The climate crisis must no longer be treated as a distant environmental challenge but as an immediate national security threat affecting health, food, water, energy, and sovereign stability. This is the central conclusion of a comprehensive report delivered to governments on Sunday by a specialized World Health Organization (WHO) panel, which presents 17 targeted recommendations for global action. Among the core proposals is an explicit demand for heads of government to integrate climate change directly into the statutory agendas of their national security councils.
A coalition of European leaders
The Pan-European Commission on Climate and Health issued its formal Call to Action on Sunday. The high-level body is chaired by the former Prime Minister of Iceland, Katrín Jakobsdóttir, and was officially convened by the WHO Regional Director for Europe, Dr Hans Henri P. Kluge. The strategic initiative successfully brought together 13 former heads of government, international institutional representatives, cabinet ministers, and prominent civil society leaders spanning the 53 member states of the WHO European Region.

The panel's message to state leaders is that contemporary governmental responses fail to match the sheer velocity and scale of the unfolding climate crisis. The 17 recommendations target four vital structural sectors: addressing climate change as an active threat to global health security, transforming national healthcare systems, accelerating localized climate action, and reforming the economic and financial structures that continuously incentivize carbon-intensive practices.
Climate change as a primary security risk
At the core of the roadmap is a direct challenge to sovereign states and the United Nations. The commission warns that current regulatory rules, public funding streams, and political priorities are moving in the wrong direction, while the window for gradual policy adjustments has been exhausted. The proposals serve as an operational framework for governments willing to shift public capital away from subsidies that accelerate environmental degradation toward proactive preventative actions.

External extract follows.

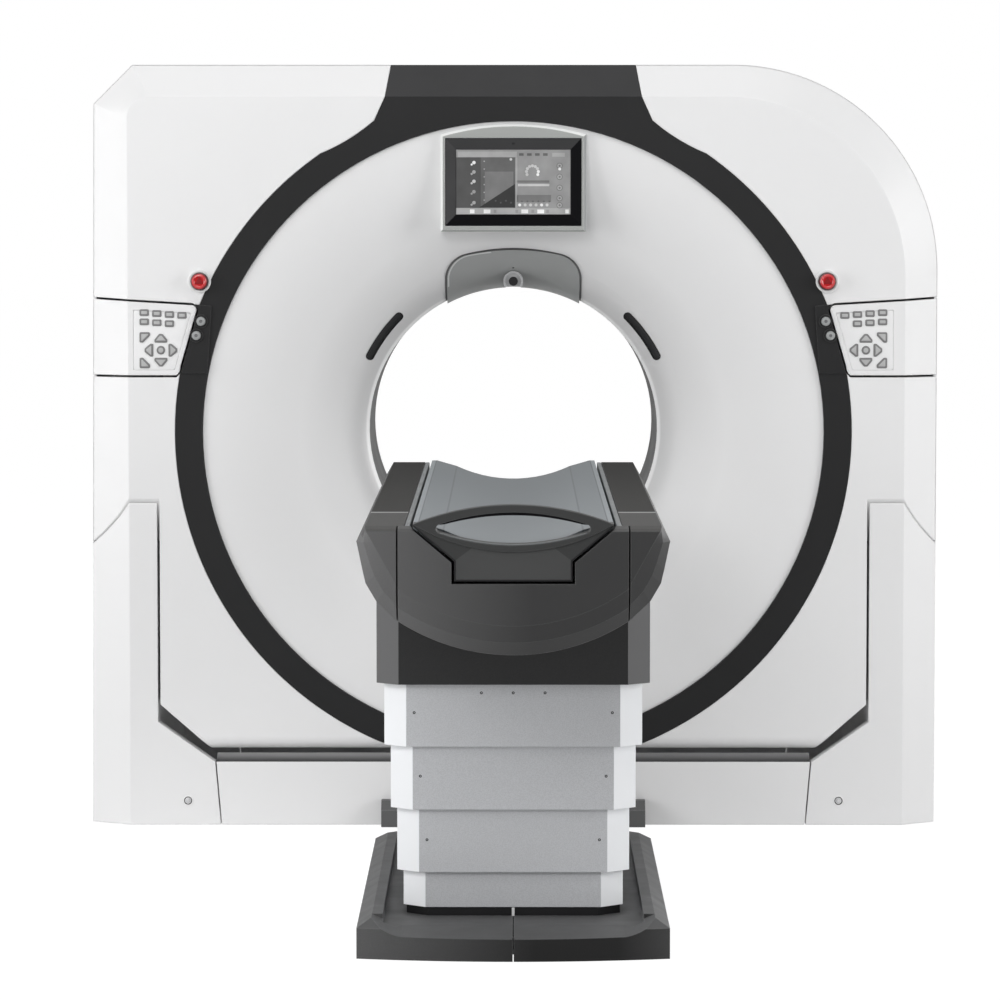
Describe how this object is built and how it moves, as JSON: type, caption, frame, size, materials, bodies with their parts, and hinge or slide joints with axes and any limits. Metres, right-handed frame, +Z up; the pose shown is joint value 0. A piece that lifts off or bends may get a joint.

The commission specifically urges heads of state to elevate climate change and public health to national security councils, requiring the active participation of ministries of defense, energy, and finance. As European governments increasingly redirect public spending toward conventional defense infrastructure in response to intensifying geopolitical pressures, the report argues that climate change represents an equivalent primary security risk. The phenomenon is already disrupting critical infrastructure, overwhelming healthcare networks, and destabilizing food and water security across the continent, with economic costs set to compound with every year of legislative delay.
Air pollution generated by the combustion of fossil fuels accounts for hundreds of thousands of premature deaths across the European region annually. The same dependencies that drive the climate and public health crises render national energy networks highly vulnerable to supply chain disruptions and volatile price spikes, with the heaviest economic burden falling upon low-income citizens. The panel emphasizes that accelerating the transition toward clean, renewable energy and enhanced energy efficiency is an economic and national security imperative rather than a purely environmental goal.
Calls for a global emergency declaration
The commission has formally requested that the WHO officially declare climate change a Public Health Emergency of International Concern. The report notes that existing international health regulations have failed to adapt to the scale of the threat, and the absence of a formal emergency designation has allowed states to manage climate change as a chronic, low-priority issue rather than an acute, escalating danger.
To enhance the institutional resilience of healthcare systems while lowering carbon emissions, the panel recommends:
- Introducing mandatory climate change training for all healthcare professionals.
- Integrating psychological and mental health support directly into national climate adaptation plans.
- Embedding key climate vulnerability indicators into the standardized performance metrics of national health services.
- Establishing standardized, climate-friendly procurement regulations across the European region to force supply chains to decarbonize.
Reforming economic indicators
Furthermore, the commission advises governments to fundamentally review how they calculate national economic growth. Current Gross Domestic Product (GDP) models record the consumption of fossil fuels as positive economic output, completely failing to account for the financial burden of air pollution on public health, the structural damage caused by extreme weather disasters, or the long-term well-being of future generations.

Consequently, the report calls for the international community to implement alternative metrics centered on health equity, social well-being, and environmental sustainability. It also directs the WHO to strengthen climate coordination mechanisms across the entire United Nations framework. The recommendations are backed by a comprehensive Progress Indicator Dashboard, establishing specific accountability mechanisms to track the implementation of these measures across all participating nations.